Mettre son grain de sel à une salade verte peut faire en sorte qu’elle vire au verdâtre, voire au glauque. Alors, ayyouha el fata, fa99es 3adhma*. Surtout que la cerise est déjà sur le gâteau. Ceux qui cherchent leurs épices dans les eaux glauques font aujourd’hui de la plongée sous-marine. Tous les journalistes n’ont pas les mains sales.


Fakir d’idées, bourge des mots insensés, noble de démagogie se retrouvent sous les spots sans cesse. Et ça blesse les fesses de la masse. Le mainstream n’est plus de la frime. C’est de la dope. Les cimetières des mots sont encore impénétrables. La réincarnation est tellement difficile. L’appel à la prière des morts résonne toujours dans nos contrées.


Son premier diktat : Ne touchez pas au fruit défendu. Touchez le fruit fondu sous les canines des cannibales. Allez jusqu’à faire du bouche à bouche. Les spécialistes du frotti frotta sont à votre disposition. Faites recours à l’expertise des câleurs du bus. C’est l’heure des cunnilingus. Vous trouvez ces mots trash? Oui, mais comment parler de prostitution médiatique avec un vocab clean. Tremper sa queue dans les affaires des autres ne nous ressemble pas. Dans ce cas, pourquoi tremper les queues des autres dans nos affaires ?

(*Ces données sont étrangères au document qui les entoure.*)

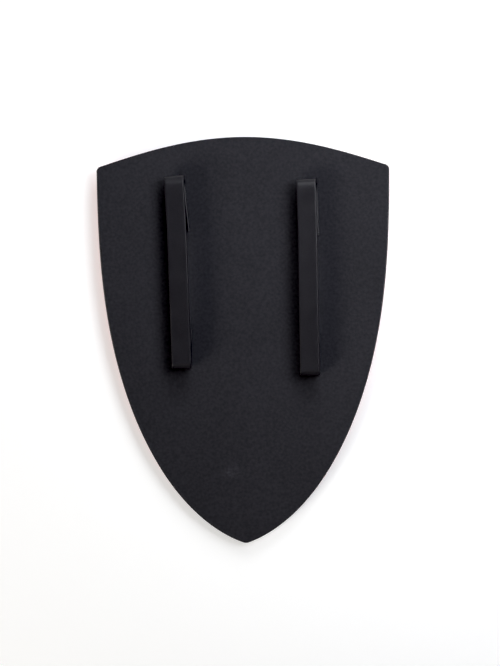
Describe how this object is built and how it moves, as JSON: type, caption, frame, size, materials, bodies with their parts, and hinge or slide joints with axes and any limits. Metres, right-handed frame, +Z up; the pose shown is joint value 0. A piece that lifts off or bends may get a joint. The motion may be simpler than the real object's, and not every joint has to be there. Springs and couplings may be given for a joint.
{
  "type": "toy heater shield",
  "caption": "Play shield of thin firm foam with a heater outline, bent about its long axis, lying on its front with low hand straps along its back.",
  "frame": {"origin": "on the surface it lies on, under the middle of its outline", "axes": "+X to the right seen from the straps' side, +Y towards the top edge, +Z up, out of the back"},
  "size_m": [0.2736, 0.3799, 0.0368],
  "materials": {
    "board_foam": "matte, fine-grained foam, with a plain red coat on the front face",
    "strap_foam": "smooth, slightly satin foam skin"
  },
  "bodies": {
    "root": {"shield_board": "board_foam", "left_strap": "strap_foam", "right_strap": "strap_foam"}
  },
  "joints": []
}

Il faut que chacun braque sa braguette face aux tempêtes, arrose les falaises et soulage ses malaises. Mais les vents d’orient, d’occident et du propopompom nous asservissent. Demandez à Ahmed Ounais. Lui, il en sait quelque-chose. Pour rompre avec nos vices, il faudrait qu’on ferme nos gueules. Les cimetières des mots sont nombreux. Enterrer les morts n’est que bénédiction pour leurs esprits et un remède aux maux de leurs âmes errantes.


Enterrons les et qu’on n’en parle plus. Autrement, ce ne serait que de la fouille dans les cercueils. Et ce n’est pas la bonne saison pour la cueillette des os vermineux. Il ne fait pas chaud. Ce n’est pas encore la saison de la fripe, des glaces, de la tasse et de la table basse. Nous sommes plutôt en pleine saison de la foutaise. Si on en profite pas en contribuant à creuser la tombe des mots morts, on sera classé parmi ceux qui n’ont pas leur part au gâteau ni au beurre. Et si tu n’as ni le beurre ni l’argent du beurre, tu meurs.


Thameur Mekki

 

*Hitiste : un terme utilisé pour désigner les chômeurs notoires collant leurs dos aux murs des quartiers.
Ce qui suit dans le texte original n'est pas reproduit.